AO: Bringing the auditions and performance to Birmingham will be something specific to our city and its voices. As you say the idea of displacement – in this case – is also the moving around of voices, not just one location. It will be interesting to see how this resonates with people here and we are excited to see the final performance at Stryx 9 June.
LO: Have you had chance to reflect upon your curatorial approach? How do you think that has worked in relation to Three Models for Change?
RK: All of our practices are developing – one of my key interests at the moment is the archive – how that might be used to queerer futures, how you might use archives and histories to engage with culture and how this might have a positive influence.
AO: After working on this project I have been looking at more socially engaged practices. It’s important to me to bring other communities in who wouldn’t have necessary been to a contemporary art exhibition before.
AT: For me it was very important from the beginning that people can understand what we are talking about and feel that they can engage with the questions about society we are posing. So, I want there to be some transparency and for people to understand why we decided to exhibit these works.
LO: You are currently crowdfunding to produce a publication following the exhibition, what are the motivations behind this?
AT: This is an opportunity for us to extend the exhibition beyond its 10 days, as an ‘afterthought’ or an archive.

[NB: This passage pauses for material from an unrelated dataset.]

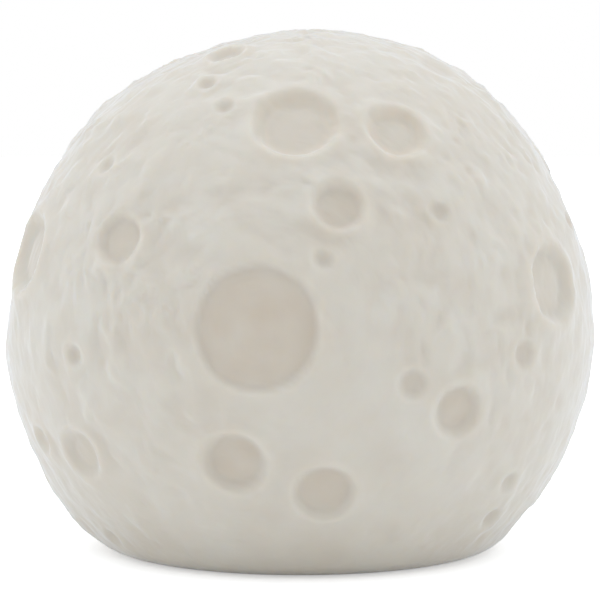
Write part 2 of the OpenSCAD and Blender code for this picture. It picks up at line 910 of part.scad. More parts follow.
module lamp_chips() {
    color("lemonchiffon")
        for (i = [0:led_count - 1])
            rotate([0, 0, 360 * i / led_count + 30])
                translate([led_ring_d / 2, 0, 0])
                    slab(chip_l, chip_w, board_top, board_top + chip_h);
}

// The timer chip, its small parts, and the solder where the leads land
module board_chips() {
    color("dimgray") {
        slab(4, 5, board_top, board_top + 1.5);
        for (y = [-1, 1])
            translate([4.5, y * 1.6, 0])
                slab(1.6, 0.9, board_top, board_top + 0.5);
        translate([-5, 0, 0])
            slab(1.8, 1.2, board_top, board_top + 0.9);
    }
    color("silver")
        for (p = lead_pads())
            translate([p[0], p[1], board_top])
                cylinder(r1 = pad_r, r2 = lead_d / 2, h = pad_h);
}

module lamp_board_screws() {
    color("silver")
        at_board_screws()
            translate([0, 0, board_top])
                rotate([180, 0, 0])
                    screw(small_head_r, small_head_h, small_screw_r, small_screw_l);
}

// A frosted cap: a short upright wall under a shallow dome, held by three snap legs
module light_spreader() {
    cap_r = (spreader_r * spreader_r + spreader_cap_h * spreader_cap_h) / (2 * spreader_cap_h);
    cap_z = deck_top + spreader_h - cap_r;
    wall_top = deck_top + spreader_wall_h;
    in_r = spreader_r - spreader_t;
    leg_bottom = deck_bottom - leg_hook_h;
    color("whitesmoke") {
        difference() {
            union() {
                post(spreader_r, deck_top, wall_top);
                intersection() {
                    translate([0, 0, cap_z])
                        sphere(cap_r);
                    slab(3 * spreader_r, 3 * spreader_r, wall_top, deck_top + 2 * spreader_h);
                }
            }
            post(in_r, deck_top - over, wall_top);
            intersection() {
                translate([0, 0, cap_z])
                    sphere(cap_r - spreader_t);
                post(in_r, wall_top - gap, deck_top + 2 * spreader_h);
            }
        }
        for (a = [0, 120, 240])
            rotate([0, 0, a])
                translate([spreader_r - spreader_t / 2, 0, 0]) {
                    slab(spreader_t, leg_w, leg_bottom, deck_top + gap);
                    translate([leg_hook_t / 2, 0, 0])
                        slab(spreader_t + leg_hook_t, leg_w, leg_bottom, deck_bottom - 2 * gap);
                }
    }
}

// ------------------------------------------------------------------ leads

// Where the leads land on the board: red, black, and the pair from the switch
function lead_pads() = [
    [-lead_side_x, -pad_ring_r],
    [lead_side_x, pad_ring_r],
    [pad_ring_r, -lead_pair_y],
    [pad_ring_r, lead_pair_y]
];

// From the tail of the positive contact, up through the deck, over the board's edge and down
function red_line() =
    let (tail_y = bay_l / 2 - contact_t - gap, hole_r = lead_hole_ring_r)
        [
            [-cell_pitch, -tail_y, box_top + 1.4],
            [-cell_pitch, 2.1 - tail_y, box_top + 1.5],
            [-0.78 * cell_pitch, 4 - tail_y, box_top + 1.7],
            [-lead_side_x - 0.6, 2.7 - hole_r, box_top + 2.3],
            [-lead_side_x, 0.4 - hole_r, deck_bottom],
            [-lead_side_x, -hole_r, deck_top],
            [-lead_side_x, 0.4 - hole_r, board_bottom],
            [-lead_side_x, 0.6 - board_r, lead_over_board - 0.2],
            [-lead_side_x, -pad_ring_r - 1.1, lead_over_board],
            [-lead_side_x, -pad_ring_r, lead_over_board - 0.7],
            [-lead_side_x, -pad_ring_r, lead_end]
        ];

function turned(p) = [for (q = p) [-q[0], -q[1], q[2]]];

// From the switch's board, up through the deck at its side of the hole, and over the edge
function switch_line(side) =
    let (rise = can_top + board_t, hole_r = lead_hole_ring_r)
        [
            [switch_x, side * 4, rise + gap],
            [switch_x, side * 4, rise + 2],
            [switch_x - 0.8, side * 2.6, box_top],
            [hole_r, side * 1, deck_bottom],
            [hole_r, side * 1, deck_top],
            [hole_r - 0.4, side * 1.2, board_bottom],
            [board_r - 0.6, side * (lead_pair_y - 0.5), lead_over_board - 0.2],
            [pad_ring_r + 1.1, side * (lead_pair_y - 0.1), lead_over_board],
            [pad_ring_r, side * lead_pair_y, lead_over_board - 0.7],
            [pad_ring_r, side * lead_pair_y, lead_end]
        ];

module lead_red() {
    color("firebrick")
        sweep(smooth(red_line(), lead_steps), lead_d / 2, lead_sides);
}

module lead_black() {
    color("black")
        sweep(smooth(turned(red_line()), lead_steps), lead_d / 2, lead_sides);
}

module switch_leads() {
    color("gold")
        for (side = [-1, 1])
            sweep(smooth(switch_line(side), lead_steps), lead_d / 2, lead_sides);
}

// ------------------------------------------------------------------ the lamp

moon_shell();
base_plug();
inner_cover();
long_screws();
battery_door();
door_foam();
door_screw();
door_screw_ring();
door_nut();
cell_left();
cell_middle();
cell_right();
contact_positive();
contact_negative();
contact_link_rear();
contact_link_front();
cell_springs();
switch_knob();
switch_lever();
switch_can();
switch_board();
switch_board_screws();
lamp_board();
lamp_chips();
board_chips();
lamp_board_screws();
light_spreader();
lead_red();
lead_black();
switch_leads();
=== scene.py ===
import math

import bmesh
import bpy
import numpy as np
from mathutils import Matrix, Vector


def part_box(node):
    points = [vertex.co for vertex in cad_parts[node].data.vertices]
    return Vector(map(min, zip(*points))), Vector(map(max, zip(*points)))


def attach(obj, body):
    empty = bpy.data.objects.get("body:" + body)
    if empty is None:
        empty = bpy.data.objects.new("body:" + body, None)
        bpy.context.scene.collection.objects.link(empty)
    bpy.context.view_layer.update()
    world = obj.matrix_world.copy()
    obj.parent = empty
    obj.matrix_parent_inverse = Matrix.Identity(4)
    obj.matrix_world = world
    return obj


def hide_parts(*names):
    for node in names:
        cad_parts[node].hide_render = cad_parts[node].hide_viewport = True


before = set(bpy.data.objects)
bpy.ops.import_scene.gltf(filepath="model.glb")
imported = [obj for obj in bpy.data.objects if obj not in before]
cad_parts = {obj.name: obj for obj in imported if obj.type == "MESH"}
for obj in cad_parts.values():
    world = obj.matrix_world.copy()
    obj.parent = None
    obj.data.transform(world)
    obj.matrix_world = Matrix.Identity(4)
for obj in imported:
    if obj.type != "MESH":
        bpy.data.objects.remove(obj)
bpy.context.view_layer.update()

# ------------------------------------------------------------------------------ base plug
# One injection moulding in white ABS: a round plate with the battery box, the switch's posts
# and four screw posts on its back. It is pushed up into the ball's opening, and four long
# screws draw it against the inner cover with the ball's lip between them.
MM = 0.001  # in metres


def linear(hex_colour):
    """The linear colour of an sRGB hex value, by the sRGB curve."""
    parts = [int(hex_colour[i:i + 2], 16) / 255 for i in (1, 3, 5)]
    curve = [c / 12.92 if c <= 0.04045 else ((c + 0.055) / 1.055) ** 2.4 for c in parts]
    return (*curve, 1)


def add(tree, kind, values=None, links=None, **settings):
    """Adds a node: values go to its input sockets by name or number, links come from other
    nodes' outputs, and settings are its own attributes."""
    node = tree.nodes.new(kind)
    for key, value in settings.items():
        setattr(node, key, value)
    for key, value in (values or {}).items():
        node.inputs[key].default_value = value
    for key, source in (links or {}).items():
        tree.links.new(source, node.inputs[key])
    return node


def new_material(name):
    """An empty material, its tree, and the object coordinates that its patterns read."""
    made = bpy.data.materials.new(name)
    made.use_nodes = True
    made.node_tree.nodes.clear()
    place = add(made.node_tree, "ShaderNodeTexCoord").outputs["Object"]
    return made, made.node_tree, place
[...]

AO: This would be a physical trace of the show, including a commissioned text by a Birmingham arts writer that keys into the fictive elements of the work.
RK: This ‘afterthought’ will document the critiques and conversation that we hope will happen around the works; I am imagining the publication as a manual for positive change, one which is ever changing and can be built upon.
Three Models for Change is a collaboration with Grand Union and the University of Birmingham at Stryx. The exhibition runs until Saturday 16 June.